The Freebies: Awards Season for the Self-Employed
It’s awards season. As someone with a very low tolerance for sitting through movies and a total inability to remember most celebrities’ names, let alone faces, I’ll be skipping the ceremony watch parties as usual. Instead, I’ve curated my own list of MVPs: the services and apps that helped me make it through my first 9 months in business.
For “Fake it ‘til you make it” graphic design: Canva
As any of the long-suffering graphic designers I’ve ever worked with will confirm, I don’t know my pixels from my Pantone. When it comes to doing anything more complicated to an image than, say, cropping it, I lose my marbles. Moreover, while I have opinions about design, I have no background in design, and the idea of teaching myself InDesign or Illustrator from scratch makes me shudder. But I have plenty of projects where copy plopped into a basic Word template isn’t enough, and until I can afford to hire a designer, I have to add visual embellishment on my own.

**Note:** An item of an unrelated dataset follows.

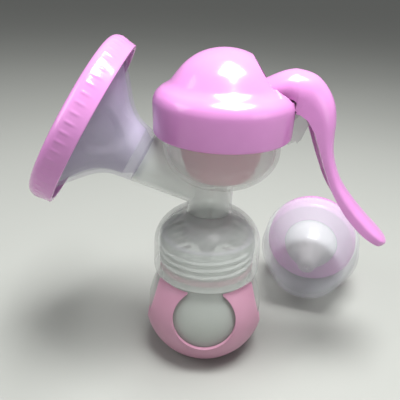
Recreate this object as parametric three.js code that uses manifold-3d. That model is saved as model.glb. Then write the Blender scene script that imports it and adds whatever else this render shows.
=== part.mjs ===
// A manual breast pump with its spare nipple set, as one assembly of separate pieces.
//
// Millimetres, +Z up. The origin is the centre of the pump's underside, where it stands.
// +X points to the squeeze handle, -X to the flange (the funnel worn on the breast).
//
// Reading order: driving sizes, small helpers, then the pieces from the floor up.

import * as THREE from 'three';
import * as BufferGeometryUtils from 'three/addons/utils/BufferGeometryUtils.js';
import Module from 'manifold-3d';

// ---------------------------------------------------------------- driving sizes

const GAP = 0.3;               // clearance between neighbouring pieces
const FACETS = 32;             // facets round a large turned piece

// Bottle and the four-armed stand that holds it
const GLOBE_Z = 27;            // height of the globe's centre
const STAND_R = 32.8;          // outside of the stand, a shell round the globe
const STAND_WALL = 1.8;
const STAND_RIM_Z = 46.3;
const BOTTLE_R = STAND_R - STAND_WALL - GAP;
const BOTTLE_WALL = 1.8;
const NECK_R = 23.4;           // bottle neck, over which the collar screws
const MOUTH_Z = 68.2;

// Pump body: collar, throat, vacuum bowl, suction tube
const COLLAR_R = 28;
const COLLAR_Z = 49;           // lower lip of the collar
const COLLAR_BORE_R = 24.9;
const DOME_Z = 63.6;           // where the collar's wall turns into its dome
const DOME_RISE = 20.8;
const LEDGE_Z = 69.6;          // ledge that the bottle's mouth seals against
const THROAT_R = 11.65;
const BOWL_X = 4.65;           // the bowl sits off the bottle's axis, toward the handle
const BOWL_R = 28.5;
const BOWL_TURN_Z = 115.7;     // the bowl's wall curves inward below this height
const BOWL_DROP = 19.8;
const BOWL_TOP_Z = 127;
const BODY_WALL = 2;

// Flange: its axis climbs outward from the throat
const FLANGE_Z = 91.2;         // height where the flange axis meets the bottle's axis
const FLANGE_TILT = THREE.MathUtils.degToRad(28.7);
const SEAM_W = 38.2;           // distances along the flange axis are named W
const LID_REAR_W = 65.9;
const LID_R = 42.2;
const LID_DEPTH = 12.4;
const MOUTH_R = 39.6;
const MOUTH_RISE = 1.8;        // the funnel bends up this far between its seam and its mouth

// Cover, diaphragm and stem
const COVER_R = 33.5;
const COVER_Z = 123.7;
const COVER_RIDGE_Z = 137;
const HOOD_TOP_Z = 162.8;
const CUP_Z = 101.5;           // underside of the diaphragm's cup

// Handle
const PIVOT = { x: 46, z: 138 };
const CATCH_Z = 134;           // cross pin that lifts the stem
const HANDLE_WALL = 2.4;

// Spare nipple set, lying on its side behind the handle
const SET_X = 71;
const SET_Y = 66;
const SET_TURN = THREE.MathUtils.degToRad(-15);
const RING_R = 28.6;
const CAP_R = 31;
const CAP_END_R = 22;
const CAP_BAND = 16;           // straight band at the cap's open end, on which the set lies
const CAP_LENGTH = 40;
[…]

Enter Canva. It’s no Photoshop, but it’s simple, affordable, and, most importantly, doesn’t make me seize with fury. I don’t need--or want--anything more complicated than that. I’ve created business cards, logos, ads, social media posts, printed marketing materials and infographics using the desktop and mobile versions, and never once screamed at my screen!
Other things I love:
Canva allows you to pre-set your desired brand colors and fonts so you can pull them up quickly if you’re cranking through a lot of assets for a client.
The magical re-sizer. Canva can turn my flyer design into an Instagram post into an email banner in seconds and I won’t have to do a thing except possibly adjust the margins of the background image. Plus, when you’re ready to use a design, you can convert it into different file formats when you “publish” it without a second thought.
It auto-saves your work. ‘Nuff said. Some have pointed out that one of Canva’s drawbacks is that it can’t be used offline, but this isn’t a dealbreaker for me, especially knowing that my sweet, sweet internet connection is the reason I won’t lose 2 hours of tinkering if the power goes out.
Another bonus: you can get designs printed to order from Canva for a fairly decent price, and they’re incredibly fast and reasonably affordable, especially compared to some specialty printers (or even Costco, at least the last time I did the math for a client). Their free version is pretty robust but at $12.95/month, Canva for Work is a business expense that’s seriously worth it to me.
For typography matchmaking for dummies: Fontjoy
I once spent an entire evening in the mirage-inducing labyrinth of Adobe Typekit, and I’ve never been the same. Fonts, like graphics, aren’t my specialty, but I want them to look nice! I also don’t want to spend hours choosing one (designer Mitch Goldstein knows that this isn’t an isolated problem). Fontjoy is an extremely satisfying program that uses machine learning and neural nets to suggest aesthetically-compatible fonts for primary, secondary, and tertiary text based on typographic criteria. (Explanation here.) It’s as fun as the first 15 minutes you spend scrolling through Typekit, but far more productive and efficient in the end. It’s also how I met Belgrano, my latest fave.
For angst-free, license-free, free-free photos: Unsplash
I don’t know how they convinced people to participate, as Unsplash’s model seems the very definition of “work for exposure,” but I’m glad they did. Unsplash hosts over 850,000 free, professional photos for creative and commercial use. Using it still feels like finding a parking space that seems too good to be true and then getting a ticket because you didn’t notice the “No Parking” sign behind an overgrown tree (I mean...what?), but I’ve read their Terms & Conditions multiple times, and they’re legit.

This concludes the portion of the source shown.